À un quart de lieue de la porte Scée, je m’arrêtai et me retournai pour donner des instructions aux troupes : ceux qui étaient devant formaient une ligne droite, les chars au premier rang ; la garde royale de dix mille fantassins et mille chars constituait le centre de mon avant-garde. La manœuvre fut exécutée en bon ordre et rapidement, sans panique ni confusion.
Quand tout fut prêt, je fis volte-face pour contempler le mur étranger, érigé en travers de la plaine d’un fleuve à l’autre, isolant la plage grecque. Des milliers de points brillants étincelaient sur les gués de chaque côté du mur, tandis que les envahisseurs déferlaient dans la plaine. Je remis ma lance à Cébrion et ajustai mon casque, rejetant en arrière le plumet écarlate de crin de cheval. Mes yeux croisèrent ceux de Déiphobos, juste à côté de moi, puis j’embrassai du regard ce front qui s’étirait sur une demi-lieue. Mon cousin Énée commandait l’aile gauche et le roi Sarpédon l’aile droite. J’étais à la tête de l’avant-garde.
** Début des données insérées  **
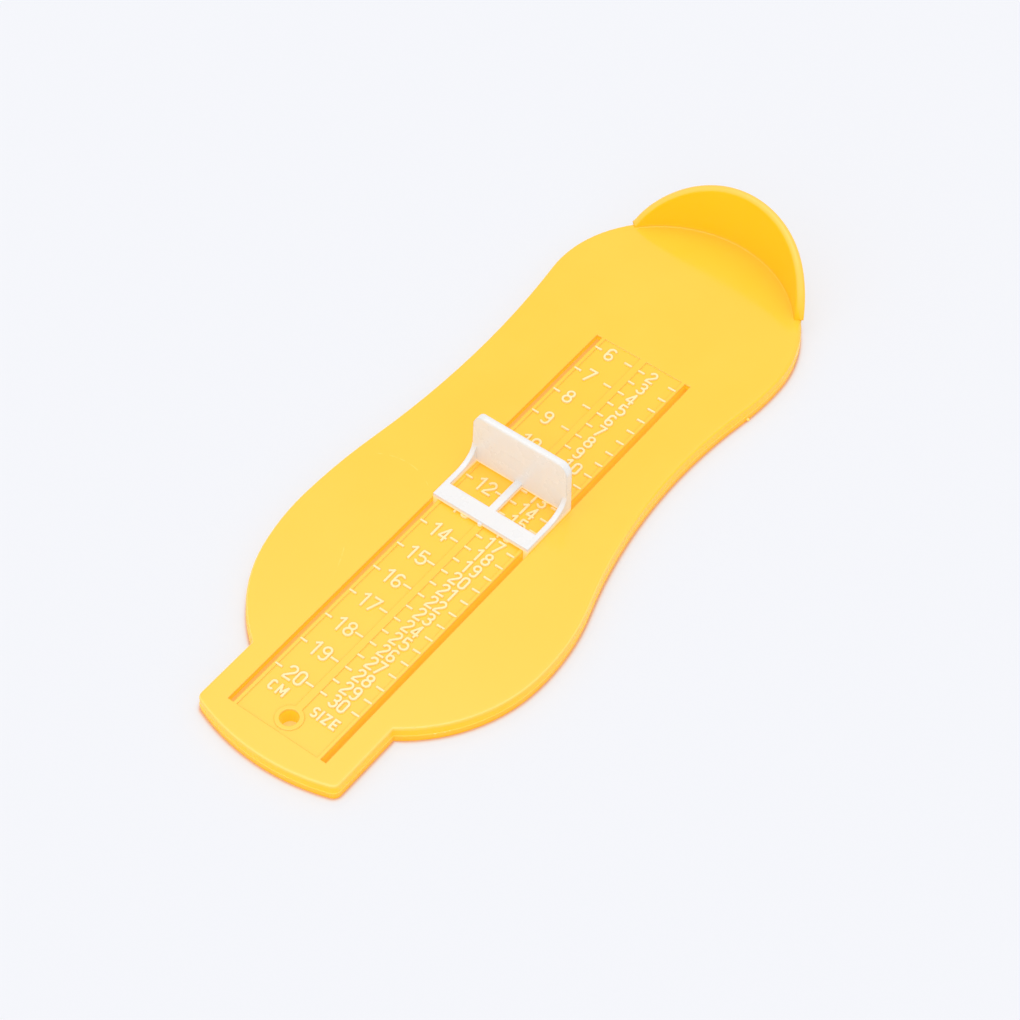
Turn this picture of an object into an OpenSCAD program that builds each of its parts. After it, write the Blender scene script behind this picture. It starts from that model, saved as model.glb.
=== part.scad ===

Les Grecs se rapprochaient. Le soleil se reflétant sur leurs armures paraissait plus brillant encore. Je plissai les yeux pour mieux distinguer l’ennemi qui se trouverait devant moi : serait-ce Agamemnon lui-même, ou bien Ajax, ou quelque autre de leurs héros ? J’eus un pincement au cœur : ce ne serait pas Achille. Puis je regardai à nouveau nos lignes et sursautai. Pâris était là ! Armé de son arc et de son carquois, il était à la tête des hommes de la garde royale qui lui avait été attribués autrefois, il y a très longtemps. Je me demandai à quelle ruse Hélène avait eu recours pour lui faire quitter ses appartements, où il était à l’abri du danger.